A história do Brasil, como não poderia deixar de ser, também está repleta de passagens que podem ser associadas às atuais fake news. Um dos motivos da eclosão da Guerra do Paraguai (1864-1870) foi a desinformação transmitida ao ditador paraguaio Solano López, por meio de seu incipiente corpo diplomático, de que o império brasileiro interviria em seu país, assim como havia feito no Uruguai. O temor de Solano contribuiu para que se antecipasse e ordenasse a invasão das províncias argentinas de Corrientes e Entre Ríos, de Mato Grosso e do Rio Grande do Sul, dando início aos combates. Talvez, se possuísse um corpo diplomático estruturado e atuante no Brasil, o ditador poderia ser informado de que a soberania do Paraguai, e não sua subjugação, interessava a Dom Pedro II. Dessa forma, em um exercício de imaginação, a guerra poderia ter sido evitada.

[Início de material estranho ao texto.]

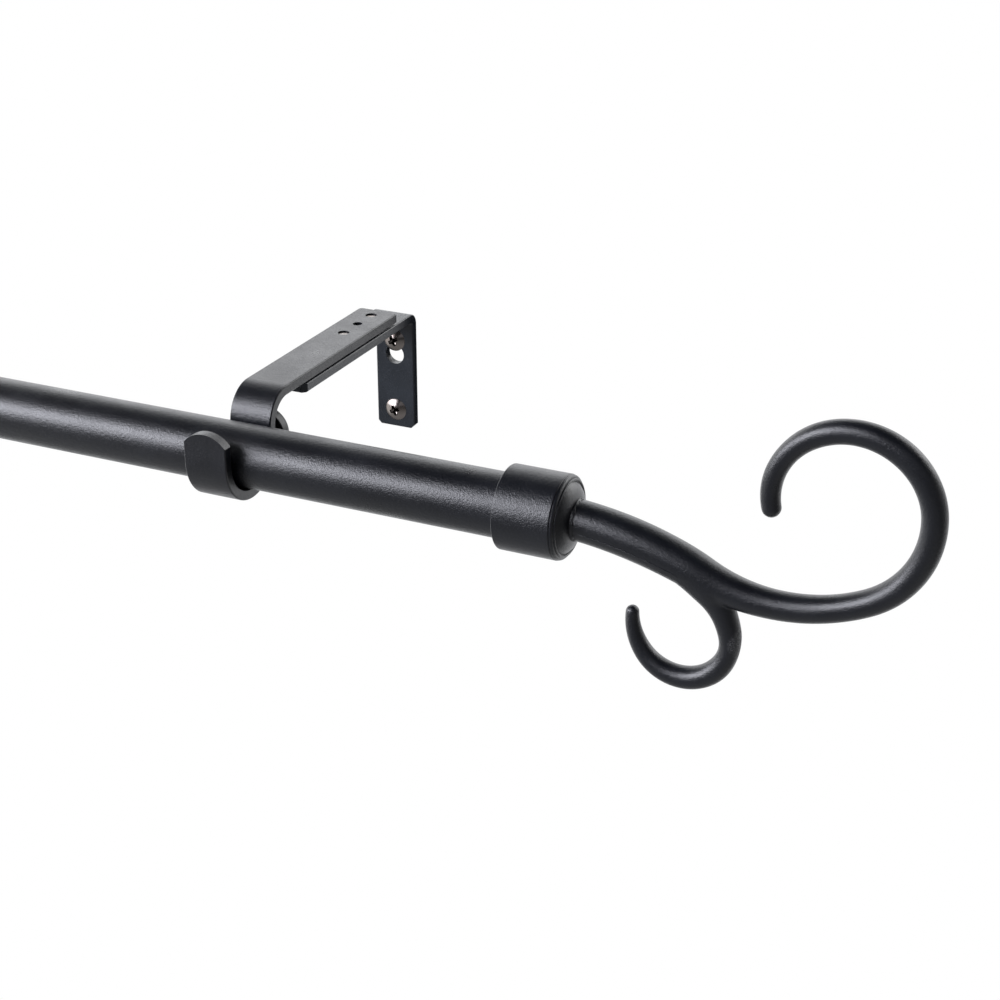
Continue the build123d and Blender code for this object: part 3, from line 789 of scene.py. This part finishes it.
REACH, FLOOR_Z, WALL_Y = 6.0, -0.6, 0.3 * MM
floor = new_object("floor", [(-REACH, -REACH, FLOOR_Z), (REACH, -REACH, FLOOR_Z), (REACH, REACH, FLOOR_Z),
                             (-REACH, REACH, FLOOR_Z)], [(0, 1, 2, 3)], None)
paper, sheet = stage_paint("paper", 0.9, 0.9)
sheet.inputs["Emission Color"].default_value = (1, 1, 1, 1)
sheet.inputs["Emission Strength"].default_value = 0.75
floor.data.materials.append(paper)
floor.visible_glossy = False
floor.visible_diffuse = False

# the wall behind the plates: white from the front, see-through from behind
wall = new_object("wall", [(-REACH, WALL_Y, FLOOR_Z), (REACH, WALL_Y, FLOOR_Z), (REACH, WALL_Y, REACH),
                           (-REACH, WALL_Y, REACH)], [(0, 1, 2, 3)], None)
white = bpy.data.materials.new("white")
white.use_nodes = True
tn, tl = white.node_tree.nodes, white.node_tree.links
tn.clear()
shine = tn.new("ShaderNodeEmission")
clear = tn.new("ShaderNodeBsdfTransparent")
facing = tn.new("ShaderNodeNewGeometry")
choose = tn.new("ShaderNodeMixShader")
tl.new(facing.outputs["Backfacing"], choose.inputs["Fac"])
tl.new(shine.outputs["Emission"], choose.inputs[1])
tl.new(clear.outputs["BSDF"], choose.inputs[2])
surface = tn.new("ShaderNodeOutputMaterial")
tl.new(choose.outputs["Shader"], surface.inputs["Surface"])
wall.data.materials.append(white)
wall.visible_glossy = False
wall.visible_diffuse = False
wall.visible_transmission = False
wall.visible_shadow = False

# painted shade: dark cards on the wall, beside each plate and behind its slot, that show only in reflections and
# stand in for the wall's shade there
painted_shade_sheet, _ = stage_paint("painted_shade_sheet", 0.01, 1.0)
CARD_WIDTH, CARD_DROP, CARD_Y = 9.0 * MM, 20 * MM, 0.2 * MM
SLOT_BOTTOM, SLOT_TOP = 8 * MM, 17 * MM
for side, sign in SIDES.items():
    lo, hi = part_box(f"wall_plate_{side}")
    inner, edge = (lo.x, hi.x) if sign > 0 else (hi.x, lo.x)
    far = edge + sign * CARD_WIDTH
    verts = [(x, CARD_Y, z) for a, b, bottom, top in (
        (edge, far, lo.z - CARD_DROP, hi.z), (inner, edge, SLOT_BOTTOM, SLOT_TOP)
    ) for x, z in ((a, bottom), (b, bottom), (b, top), (a, top))]
    painted_shade_card = new_object(f"flag_{side}", verts, [(0, 1, 2, 3), (4, 5, 6, 7)], None)
    # the near-black sheet is painted shade of the wall, seen only in reflections
    painted_shade_card.data.materials.append(painted_shade_sheet)
    painted_shade_card.visible_camera = False
    painted_shade_card.visible_diffuse = False
    painted_shade_card.visible_shadow = False

bpy.context.scene.view_settings.view_transform = "Standard"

O causo brasileiro mais famoso, no entanto, é o Plano Cohen (1937) — suposto plano comunista de insurreição, nos moldes da Intentona de 1935, que havia chegado às mãos das forças armadas. O conteúdo do plano e a agitação social por ele causada serviriam aos interesses do governo varguista. O turbulento cenário social, permeado pelos embates entre os adeptos da Ação Integralista Brasileira (AIB) e os numerosos partidários da Ação Nacional Libertadora (ANL), foi controlado a fórceps por Vargas, que instaurou o ditatorial Estado Novo. Posteriormente, descobriu-se que o Plano Cohen foi redigido pelo capitão Olímpio Mourão Filho, na época, chefe do serviço secreto da AIB. Em mais uma das questões paradoxais da história nacional, Vargas acabou se valendo do documento falso de Mourão para banir a AIB, coincidentemente, o partido do capitão. Anos depois, Mourão viria a ter papel de destaque no golpe de 1964.

As fake news atuaram como força sistêmica na história, contribuindo, diversas vezes, para rumos indesejados. Logo, a preocupação acadêmica e da mídia em relação à disseminação de desinformação não se trata de mero alarmismo. Nos termos dos exemplos históricos, o fenômeno não é novo, contudo, a magnitude por ele alcançada e a porosidade da população em relação às notícias falsas devem, invariavelmente, acender o sinal de alerta.